[Items listed in a dataset]
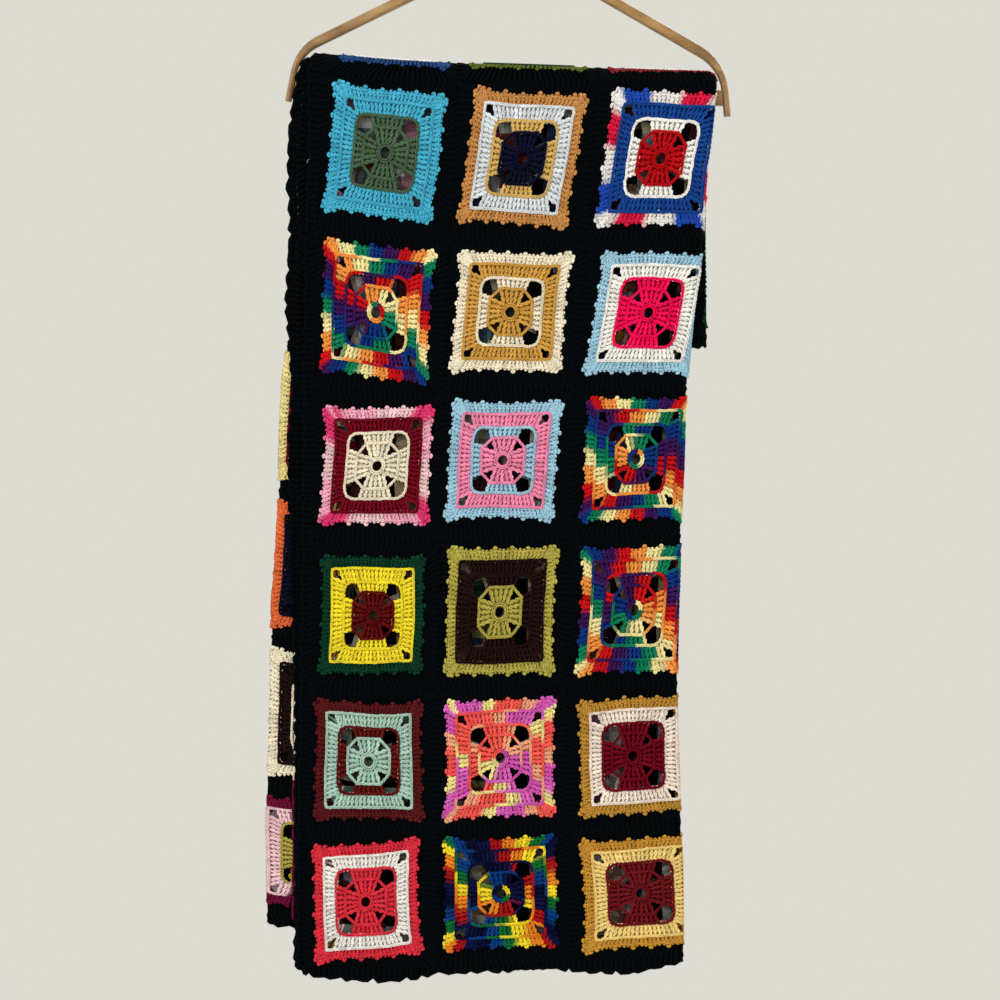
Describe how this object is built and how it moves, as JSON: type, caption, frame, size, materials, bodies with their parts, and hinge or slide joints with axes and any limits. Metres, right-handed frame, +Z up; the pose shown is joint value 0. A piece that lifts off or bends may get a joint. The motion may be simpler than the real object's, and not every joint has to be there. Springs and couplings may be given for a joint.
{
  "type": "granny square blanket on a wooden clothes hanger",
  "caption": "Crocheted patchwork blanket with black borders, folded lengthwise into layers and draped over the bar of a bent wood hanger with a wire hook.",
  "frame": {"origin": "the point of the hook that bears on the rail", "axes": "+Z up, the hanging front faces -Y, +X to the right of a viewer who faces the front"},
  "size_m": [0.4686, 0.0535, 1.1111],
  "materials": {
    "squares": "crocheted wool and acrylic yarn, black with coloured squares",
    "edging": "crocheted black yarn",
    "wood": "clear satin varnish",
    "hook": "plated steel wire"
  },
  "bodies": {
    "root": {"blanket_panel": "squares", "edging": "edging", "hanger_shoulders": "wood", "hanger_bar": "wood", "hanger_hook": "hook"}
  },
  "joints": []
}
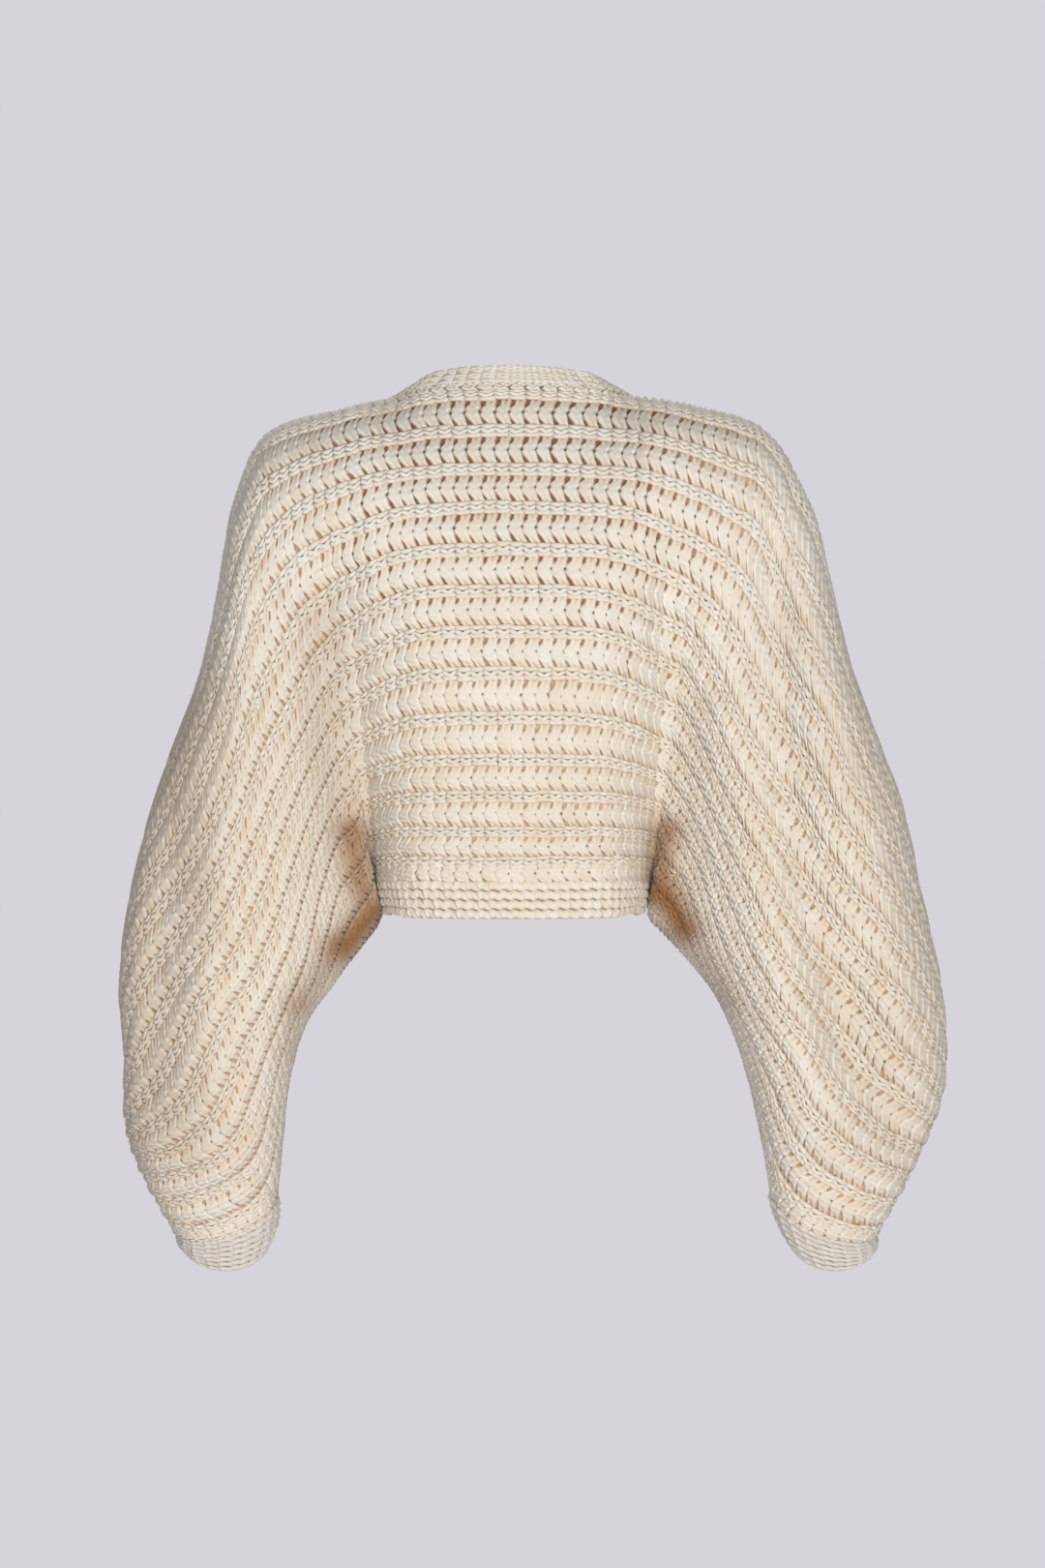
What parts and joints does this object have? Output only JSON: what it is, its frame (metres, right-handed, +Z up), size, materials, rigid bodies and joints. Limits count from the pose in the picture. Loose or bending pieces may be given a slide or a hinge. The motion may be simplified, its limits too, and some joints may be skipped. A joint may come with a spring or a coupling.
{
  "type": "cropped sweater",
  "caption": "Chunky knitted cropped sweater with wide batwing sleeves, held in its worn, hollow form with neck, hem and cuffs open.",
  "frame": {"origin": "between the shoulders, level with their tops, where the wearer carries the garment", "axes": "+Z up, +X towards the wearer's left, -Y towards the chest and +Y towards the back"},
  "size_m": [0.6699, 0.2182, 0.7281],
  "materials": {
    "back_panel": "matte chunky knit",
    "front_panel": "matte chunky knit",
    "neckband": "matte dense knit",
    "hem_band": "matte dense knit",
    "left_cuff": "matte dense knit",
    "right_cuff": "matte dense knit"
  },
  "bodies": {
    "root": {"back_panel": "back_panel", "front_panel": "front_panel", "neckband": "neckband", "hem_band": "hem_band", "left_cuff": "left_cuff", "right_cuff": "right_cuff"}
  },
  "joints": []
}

▶ [YOUR OBJECTIVE] Reproduce the entries above in full, verbatim.

▶ [RESULT FOR THIS EXERCISE]
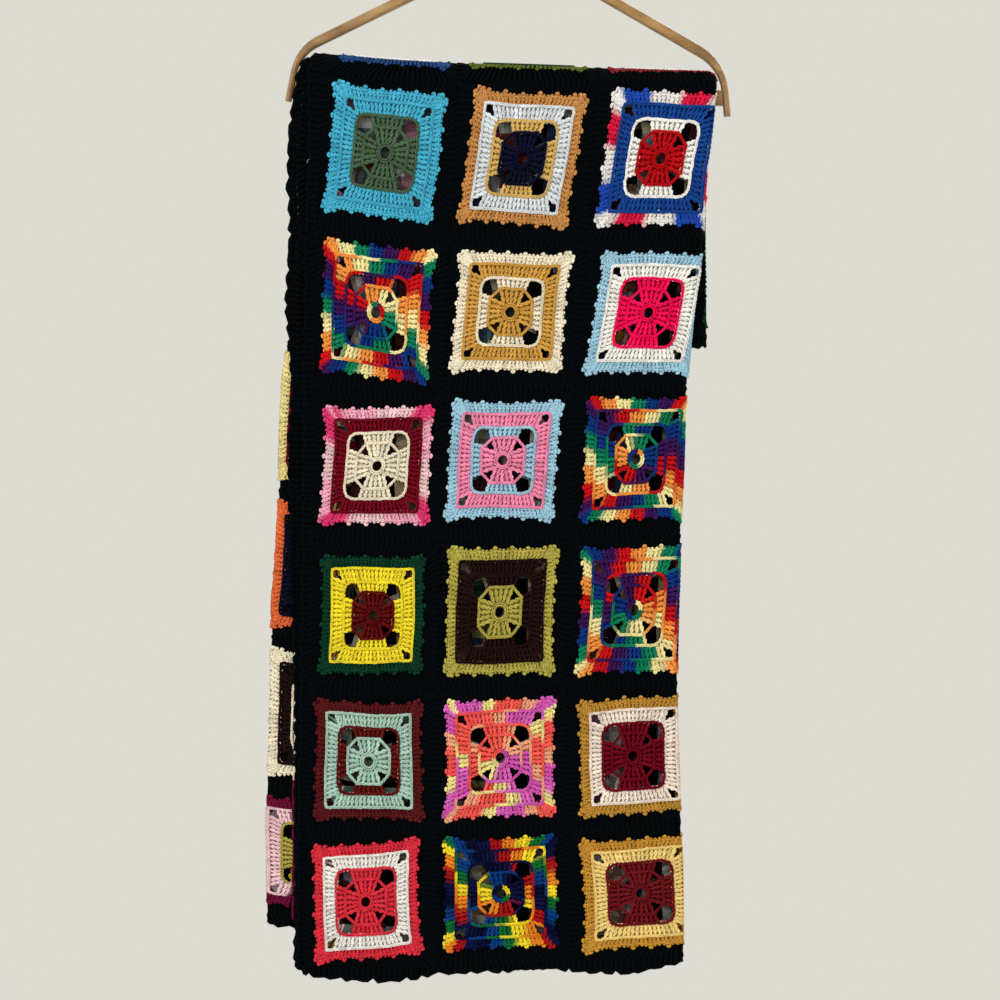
Describe how this object is built and how it moves, as JSON: type, caption, frame, size, materials, bodies with their parts, and hinge or slide joints with axes and any limits. Metres, right-handed frame, +Z up; the pose shown is joint value 0. A piece that lifts off or bends may get a joint. The motion may be simpler than the real object's, and not every joint has to be there. Springs and couplings may be given for a joint.
{
  "type": "granny square blanket on a wooden clothes hanger",
  "caption": "Crocheted patchwork blanket with black borders, folded lengthwise into layers and draped over the bar of a bent wood hanger with a wire hook.",
  "frame": {"origin": "the point of the hook that bears on the rail", "axes": "+Z up, the hanging front faces -Y, +X to the right of a viewer who faces the front"},
  "size_m": [0.4686, 0.0535, 1.1111],
  "materials": {
    "squares": "crocheted wool and acrylic yarn, black with coloured squares",
    "edging": "crocheted black yarn",
    "wood": "clear satin varnish",
    "hook": "plated steel wire"
  },
  "bodies": {
    "root": {"blanket_panel": "squares", "edging": "edging", "hanger_shoulders": "wood", "hanger_bar": "wood", "hanger_hook": "hook"}
  },
  "joints": []
}
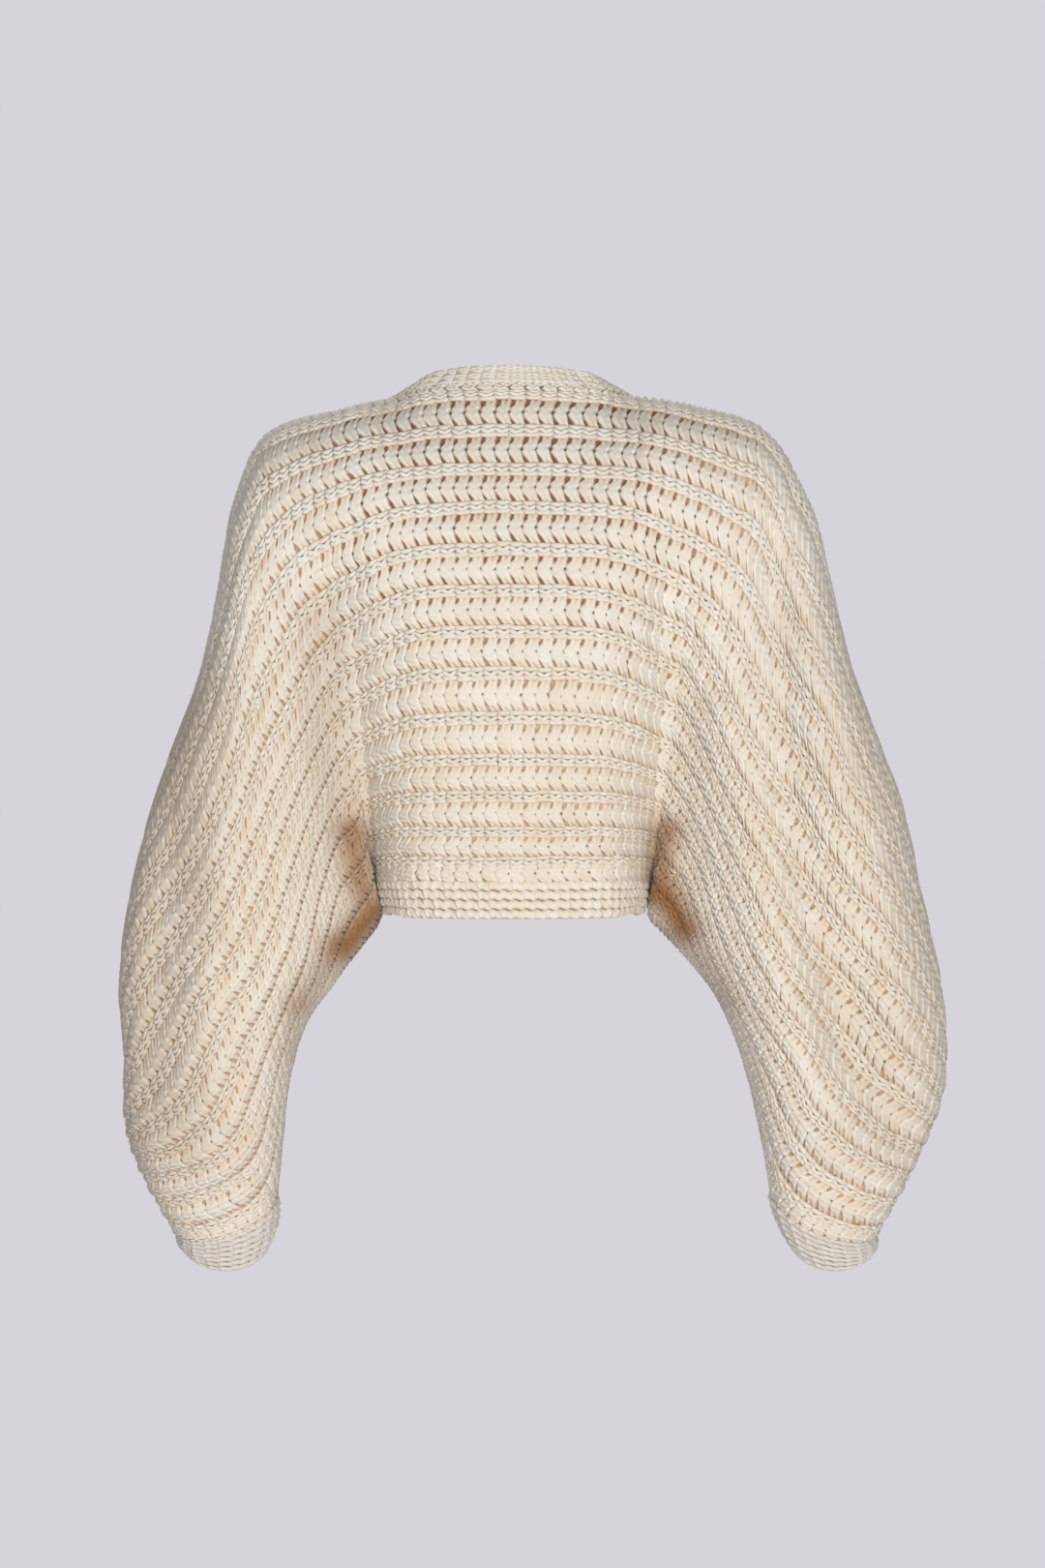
What parts and joints does this object have? Output only JSON: what it is, its frame (metres, right-handed, +Z up), size, materials, rigid bodies and joints. Limits count from the pose in the picture. Loose or bending pieces may be given a slide or a hinge. The motion may be simplified, its limits too, and some joints may be skipped. A joint may come with a spring or a coupling.
{
  "type": "cropped sweater",
  "caption": "Chunky knitted cropped sweater with wide batwing sleeves, held in its worn, hollow form with neck, hem and cuffs open.",
  "frame": {"origin": "between the shoulders, level with their tops, where the wearer carries the garment", "axes": "+Z up, +X towards the wearer's left, -Y towards the chest and +Y towards the back"},
  "size_m": [0.6699, 0.2182, 0.7281],
  "materials": {
    "back_panel": "matte chunky knit",
    "front_panel": "matte chunky knit",
    "neckband": "matte dense knit",
    "hem_band": "matte dense knit",
    "left_cuff": "matte dense knit",
    "right_cuff": "matte dense knit"
  },
  "bodies": {
    "root": {"back_panel": "back_panel", "front_panel": "front_panel", "neckband": "neckband", "hem_band": "hem_band", "left_cuff": "left_cuff", "right_cuff": "right_cuff"}
  },
  "joints": []
}